Commentary by Russell Bruce
It is going to be a hard, hard Brexit and I’d be working like a dog
It is going to be a hard, hard Brexit and I’d never sleep like a log
So I’m coming home to EU. I find the things that EU do
Will make me feel alright (with apologies to Lennon / McCartney)
Theresa May was very clear in her address to the Tory Party conference: Any possibility of a future positive trading relationship with 27 other European countries was comprehensively flushed down the pan.
Having spent the last couple of weeks slapping down her Brexit ministers for making unauthorised announcements, the reason became clear. May needed to make these in her speech, for without them the Empress would have no clothes. Interesting she wore black.
Whilst she attempted, previously, to make much of listening to the Scottish Government, it is now clear there is a difference between listening and paying attention. There was really nothing of substance in what she had to say, bulwarked by British nationalist assertion:
“The job of negotiating our new relationship is the job of the [UK] Government. Because we voted in the referendum as one United Kingdom, we will negotiate as one United Kingdom, and we will leave the European Union as one United Kingdom. There is no opt-out from Brexit. And I will never allow divisive nationalists to undermine the precious Union between the four nations of our United Kingdom.”

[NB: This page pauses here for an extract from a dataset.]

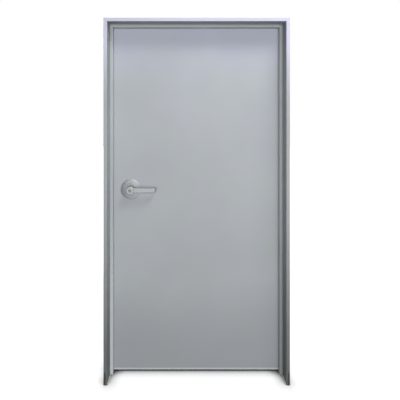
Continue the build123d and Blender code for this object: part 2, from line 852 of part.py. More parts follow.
# The retractor's two cheeks slide past the cam. Its outline stays inside the drum at both ends of travel.
slide_radius = chassis_radius - chassis_wall - 2 * fit_gap
cheek_inside = cam_thickness / 2 + fit_gap
shoulder_start = cam_arm_width / 2 + 4 * fit_gap
shoulder_low = spindle_radius + cam_ring + 2 * fit_gap
window_left = -(spindle_radius + cam_ring + latch_travel + 2 * fit_gap)
window_right = spindle_radius + 2 * fit_gap
with BuildPart() as retractor:
    with BuildSketch(lock_plane):
        Circle(slide_radius)
        with Locations((-latch_travel, 0)):
            Circle(slide_radius, mode=Mode.INTERSECT)
        Rectangle(4 * slide_radius, retractor_height, mode=Mode.INTERSECT)
        with Locations(((window_left + window_right) / 2, 0)):
            Rectangle(window_right - window_left, 2 * window_right, mode=Mode.SUBTRACT)
    extrude(amount=cheek_inside + retractor_sheet, both=True)
    with BuildSketch(lock_plane):
        with Locations((window_left, 0)):
            Rectangle(4 * slide_radius, 2 * retractor_height, align=(MIN, MID))
        with Locations((shoulder_start, shoulder_low)):
            Rectangle(shoulder_width, retractor_height, align=(MIN, MIN), mode=Mode.SUBTRACT)
    extrude(amount=cheek_inside, both=True, mode=Mode.SUBTRACT)
    with Locations((tube_stop + fit_gap, leaf_middle, lever_height)):
        Box(lever_x + window_left - tube_stop - fit_gap, retractor_tail, retractor_tail, align=(MIN, MID, MID))
    with BuildSketch(Plane(origin=(tube_stop, leaf_middle, lever_height), z_dir=(1, 0, 0))):
        Circle(rod_radius + running_clearance)
    extrude(amount=rod_end - tube_stop + fit_gap, mode=Mode.SUBTRACT)
keep(retractor, "retractor")


# Roses, their mounts and the levers, on the push side (-1) and on the pull side (1)
lever_axis = Axis((lever_x, 0, lever_height), (0, 1, 0))
lever_plane = Plane(origin=(lever_x, 0, lever_height))


def stand_off(side, distance):
    """The depth of a place that stands so far off the leaf's skin."""
    return leaf_front - distance if side < 0 else leaf_back + distance


def beside_axis(side, outline):
    """Turn (radius, stand-off) points into points of the plane through the lever's axis."""
    return [(radius, stand_off(side, distance)) for radius, distance in outline]


def turned(side, outline):
    """Turn a closed outline of (radius, stand-off) about the lever's axis."""
    with BuildSketch(lever_plane) as section:
        with BuildLine():
            Polyline(*beside_axis(side, outline), close=True)
        make_face()
    revolve(section.sketch, axis=lever_axis)


def rose(side):
    """A rose pressed from sheet: an upright rim, a shallow dome and a raised boss around the hub."""
    outline = [
        (rose_radius, 0),
        (rose_radius, rim_height),
        (dome_radius, dome_height),
        (boss_foot_radius, boss_foot_height),
        (boss_radius, boss_height),
        (hub_radius + hub_clearance, boss_height),
    ]
    bends = [rim_bend, dome_bend, boss_foot_bend, boss_bend]
    with BuildSketch(lever_plane) as section:
        with BuildLine():
            FilletPolyline(*beside_axis(side, outline), radius=bends)
            offset(amount=rose_sheet, side=Side.RIGHT if side < 0 else Side.LEFT)
        make_face()
    with BuildPart() as piece:
        revolve(section.sketch, axis=lever_axis)
    return piece


def rose_mount(side):
    """A disc on the skin with the bearing of the lever's neck; the outer one has the bolts' posts."""
    disc = rose_radius - rose_sheet - 2 * fit_gap
    bearing = neck_radius + running_clearance
    with BuildPart() as piece:
        turned(side, [
            (disc, 0), (disc, mount_sheet), (bearing + bearing_wall, mount_sheet),
            (bearing + bearing_wall, bearing_length), (bearing, bearing_length), (bearing, 0),
        ])
        for offset_z in (-through_bolt_offset, through_bolt_offset):
            place = (lever_x, stand_off(side, 0), lever_height + offset_z)
            if side < 0:
                with Locations(Plane(origin=place, z_dir=(0, 1, 0))):
                    Cylinder(post_radius, post_length, align=(MID, MID, MIN))
            with Locations(place):
                Cylinder(through_bolt_radius + screw_clearance, 3 * post_length, rotation=(90, 0, 0),
                         mode=Mode.SUBTRACT)
    return piece


keep(rose(-1), "outer_rose")
keep(rose(1), "inner_rose")
keep(rose_mount(-1), "outer_rose_mount")
keep(rose_mount(1), "inner_rose_mount")

with BuildPart() as through_bolts:
    for offset_z in (-through_bolt_offset, through_bolt_offset):
        head = Plane(origin=(lever_x, stand_off(1, mount_sheet), lever_height + offset_z), z_dir=(0, 1, 0))
        with Locations(head):
            Cylinder(bolt_head_radius, bolt_head, align=(MID, MID, MIN))
            Cylinder(through_bolt_radius, leaf_thickness, align=(MID, MID, MAX))
keep(through_bolts, "through_bolts")


def arm_section(origin, across, along, height):
    """The arm's section on a plane: its depth lies across, and the plane looks along the arm."""
    with BuildSketch(Plane(origin=origin, x_dir=across, z_dir=along)) as section:
        RectangleRounded(lever_section_depth, height, lever_section_round)
    return section.sketch


def lever(side):
    """A turned hub with a tapered arm that runs to +X and bends back to the leaf at its tip."""
    spindle_hole = spindle_radius + running_clearance
    back = -side
    arm_y = stand_off(side, lever_stand_off)
    bend_y = arm_y + back * lever_tip_radius
    root_x = lever_x + spindle_hole + lever_root_gap
    tip_x = lever_x + lever_length - lever_section_depth / 2
    bend_x = tip_x - lever_tip_radius
    root = arm_section((root_x, arm_y, lever_height), (0, 1, 0), (1, 0, 0), lever_root_height)
    bend = arm_section((bend_x, arm_y, lever_height), (0, 1, 0), (1, 0, 0), lever_tip_height)
    tip = arm_section((tip_x, bend_y, lever_height), (1, 0, 0), (0, back, 0), lever_tip_height)
    with BuildPart() as piece:
        turned(side, [
            (spindle_hole, mount_sheet), (neck_radius, mount_sheet), (neck_radius, hub_start),
            (hub_radius, hub_start), (hub_radius, hub_end), (spindle_hole, hub_end),
        ])
        hub_face = piece.edges().filter_by(GeomType.CIRCLE).group_by(Axis.Y)[0 if side < 0 else -1]
        fillet(hub_face.sort_by(SortBy.RADIUS)[-1], hub_round)
        loft([root, bend])
        revolve(bend, axis=Axis((bend_x, bend_y, lever_height), (0, 0, back)), revolution_arc=90)
        extrude(tip, amount=lever_tip_return)
        tip_edges = piece.edges().filter_by(lambda edge: edge.center().X > bend_x)
        fillet(tip_edges.group_by(Axis.Y)[-1 if side < 0 else 0], lever_tip_round)
        with Locations(Plane(origin=(lever_x, stand_off(side, hub_end), lever_height), z_dir=(0, side, 0))):
            Cylinder(plug_radius + running_clearance, plug_depth, align=(MID, MID, MAX), mode=Mode.SUBTRACT)
    return piece


keep(lever(-1), "outer_lever")
keep(lever(1), "inner_lever")

plug_face = (lever_x, stand_off(-1, hub_end + plug_proud), lever_height)
plug_plane = Plane(origin=plug_face, x_dir=(1, 0, 0), z_dir=(0, -1, 0))
with BuildPart() as key_plug:
    with BuildSketch(plug_plane):
        Circle(plug_radius)
    extrude(amount=-plug_depth)
    with BuildSketch(plug_plane):
        Rectangle(keyway_width, keyway_height)
    extrude(amount=-keyway_depth, mode=Mode.SUBTRACT)
keep(key_plug, "key_plug")

button_face = (lever_x, stand_off(1, hub_end + plug_proud), lever_height)
button_plane = Plane(origin=button_face, x_dir=(1, 0, 0), z_dir=(0, 1, 0))
with BuildPart() as turn_button:
    with BuildSketch(button_plane):
        Circle(plug_radius)
    extrude(amount=-plug_depth)
    with BuildSketch(button_plane):
        SlotOverall(2 * button_radius, button_grip_width, rotation=90)
    extrude(amount=button_grip)
    fillet(turn_button.edges().group_by(Axis.Y)[-1], button_grip_round)
keep(turn_button, "turn_button")
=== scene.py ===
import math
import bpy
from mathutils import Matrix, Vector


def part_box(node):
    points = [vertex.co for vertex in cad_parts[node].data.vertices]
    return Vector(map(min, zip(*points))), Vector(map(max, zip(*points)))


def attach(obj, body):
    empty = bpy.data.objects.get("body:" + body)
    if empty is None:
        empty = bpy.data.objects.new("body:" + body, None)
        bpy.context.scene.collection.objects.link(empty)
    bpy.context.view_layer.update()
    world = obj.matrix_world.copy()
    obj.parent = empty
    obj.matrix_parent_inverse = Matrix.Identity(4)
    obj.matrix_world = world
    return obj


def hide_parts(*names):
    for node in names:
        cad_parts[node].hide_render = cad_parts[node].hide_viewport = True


bl_info = {
    "name": "Fire Door Finish",
    "version": (1, 0, 0),
    "blender": (4, 5, 0),
    "location": "3D View > Sidebar > Fire Door",
    "description": "Paints and details a steel fire door in its folded frame",
    "category": "Object",
}

import bmesh
import bpy
import numpy as np
from bpy.props import FloatProperty, FloatVectorProperty, IntProperty, PointerProperty
from mathutils import Vector

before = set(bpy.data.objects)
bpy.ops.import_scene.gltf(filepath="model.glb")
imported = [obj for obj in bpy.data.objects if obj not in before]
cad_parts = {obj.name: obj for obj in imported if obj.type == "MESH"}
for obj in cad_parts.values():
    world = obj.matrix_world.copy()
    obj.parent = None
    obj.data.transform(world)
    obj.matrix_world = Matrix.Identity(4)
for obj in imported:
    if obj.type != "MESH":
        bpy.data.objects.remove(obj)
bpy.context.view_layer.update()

MM = 0.001
SHEET = 1.5 * MM
SLACK = 0.2 * MM
TRIM_WIDTH = 20 * MM
TRIM_DEPTH = 3 * MM
STOP_DEPTH = 35 * MM
STOP_BACK = 15.2 * MM
WHITE = (1.0, 1.0, 1.0)
PAINT_GLOSS = 0.3
JAMBS = ("jamb_lock_side", "jamb_hinge_side")
SKINS = ("leaf_front_skin", "leaf_back_skin")
SEALS = ("seal_lock_side", "seal_hinge_side", "seal_head")
SCREWS = {
    "frame_hinge_screws": "frame",
    "strike_screws": "frame",
    "leaf_hinge_screws": "leaf",
    "latch_screws": "leaf",
}
HEIGHTS = ("lower", "middle", "upper")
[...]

It can be useful in inter-nation and international relations to start from points of agreement. The difficulty with that is Scotland and the rest of the UK are travelling along different paths. May is not willing to acknowledge this, making for complications in discussions when the obvious is ignored.
If Brexit was just a minor issue, the normality of playing to ingrained national chauvinism at a Tory party conference would scarcely be particularly noteworthy. Not all in the hall of devotees were completely swayed by the outcome of 100 days of anguished thinking on Brexit.
Divisions and different interests on the UK’s future relationship with the EU are rippling across the surface of troubled waters. Not least will be concern in some parts of the Tory party that Parliament is being sidelined. Under the UK’s unwritten constitution Parliament is sovereign. The people in England and Wales decided this issue by referendum. May’s government respecting the electoral result is one thing, but having no influence or say in a process to be conducted and completed through executive action is disrespectful to the Westminster parliament. It is indeed no longer sovereign.
The Westminster parliament is now in the same position as the devolved administrations and parliaments – with one small difference. Devolved administrations will have the opportunity to express their views before being ignored. The Westminster Parliament is just being totally ignored.
The sidelining of parliament is the subject of several joined forthcoming cases in the High Court in London. One of the parties arguing that Article 50, commencing the process of withdrawal from the European Union, should not be moved without the prior approval of the UK Parliament, included in their skeleton argument the assertion that it would be contrary to Article XVIII of the Union with Scotland Act 1706.
Aileen McHarg, Professor of Public Law at the University of Strathclyde, believes this to be the first petition in an English court to argue a position on Article XVIII of the Acts of Union. A curiosity yes, but also interesting. Professor McHarg believes this argument will fail for a number of reasons, not least that an English court will most likely rule on precedent set by the Court of Session in Edinburgh.
But still interesting. The relevant reference in Article XVIII is to the question of ‘private utility’ with a clear distinction made on issues of public utility. Professor McHarg explains the purpose of Article XVIII: “This provides that the UK Parliament may make ‘no alteration … in Laws which concern private right, except for evident Utility of the Subjects within Scotland’.” The intention was to preserve the essential character of Scots law and Aileen McHarg deals with this in some detail in her blog post.
The Acts of Union in both parliaments, and the subsequent formation of the UK Parliament, followed a process of agreement and treaty. Forty years ago we joined the then EEC that became the European Union and in the process acquired European citizenship, which is conferred directly on every EU citizen by the Treaty on the Functioning of the EU. (My emphasis).
When the UK leaves, we as individuals lose our EU citizenship. In Scotland we voted to Remain by a convincing margin, three times greater than the UK overall margin to leave. We did so because we wished to remain in the EU and retain attendant benefits including our EU citizenship, conferred directly.
To deprive a people of a citizenship they value against their will would be an authoritarian action imposed by another nation. Scotland is not an independent country but is recognised as one of the four nations of the UK, confirmed by May in her speech when referring to the four nations of the UK.
There is nothing that qualifies as ‘personal utility’ so clearly as citizenship. It defines who we are. The people of Scotland clearly voted to maintain their ‘personal utility’ as EU citizens and did so by individual action at the ballot box.
As I understand the position, when Greenland left the EU they lost their EU citizenship. The same will apply to the UK and to Scotland if we are taken out of the EU against our will. A reverse Greenland scenario may have new implications and possibilities.
I am a writer on contemporary affairs, not a constitutional lawyer, but it seems there is a case that might be built on the grounds of ‘personal utility’ in Article XVIII. Further digging by constitutional experts might supply additional argument to bolster just such a case.